Candace Coakley says
Suzy, thank you for sharing these killer tips!
Connie says
Thank you for the tips! It’s a major weakness for me and I need all the help I can get.
Gifford MacShane says
Great ideas, Suzy. It’s so refreshing to NOT hear someone say something other than “no adverbs”!
I’ve got another tip: I once slashed over 4,000 words from a 128K manuscript by using contractions instead of “he would”, “he did not”, etc. This works especially well in dialogue, where it can sound unnatural.

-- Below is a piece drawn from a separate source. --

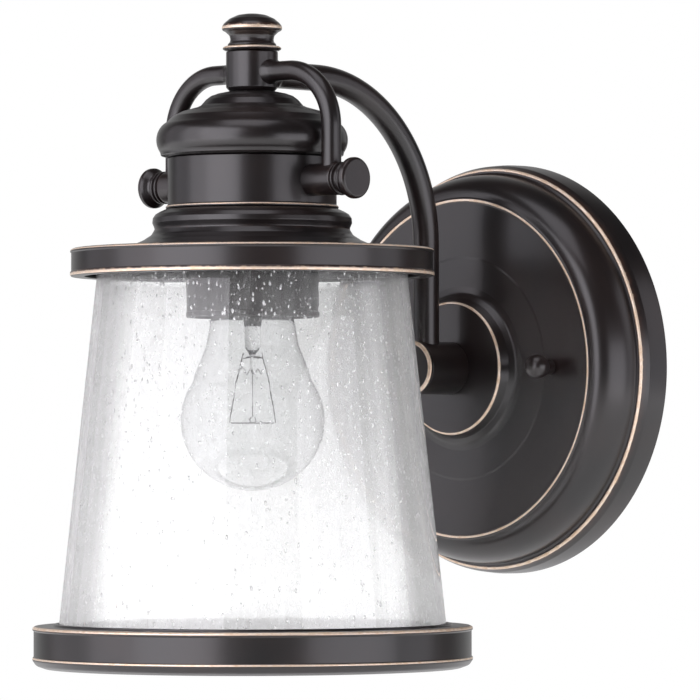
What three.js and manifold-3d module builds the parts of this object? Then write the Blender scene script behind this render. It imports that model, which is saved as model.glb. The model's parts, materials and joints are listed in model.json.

I also create a word cloud to spot my overused words, as they seem to change from story to story.
ANGELA ACKERMAN says
These things have such a huge impact, so thank you, Suzy! I know some writers resist tightening their writing, telling themselves that “this is just how I write, and it’s my style” but this sort of necessary work can take a story from good to great. 🙂
Suzy Vadori says
Yes, it’s more than just “style”. Tightening writing will make readers like your story more, even if they have no idea why. These trucks can trim thousands of words from word count without losing a writer’s amazing ideas 💜
MINDY ALYSE WEISS says
Thanks for all these great tips, Suzy! I tend to write extremely bloated first drafts during NaNoWriMo. My manuscripts need to go on a serious diet during the first round of revisions.
Suzy Vadori says
Yes, and these mechanical edits can take the pain out of that first revision draft. 😀
Liz says
I have some bad habits with filler words from NaNoWriMo and trying to hit those word count goals too. But it’s so satisfying to tighten it all up in editing and see how much better it reads!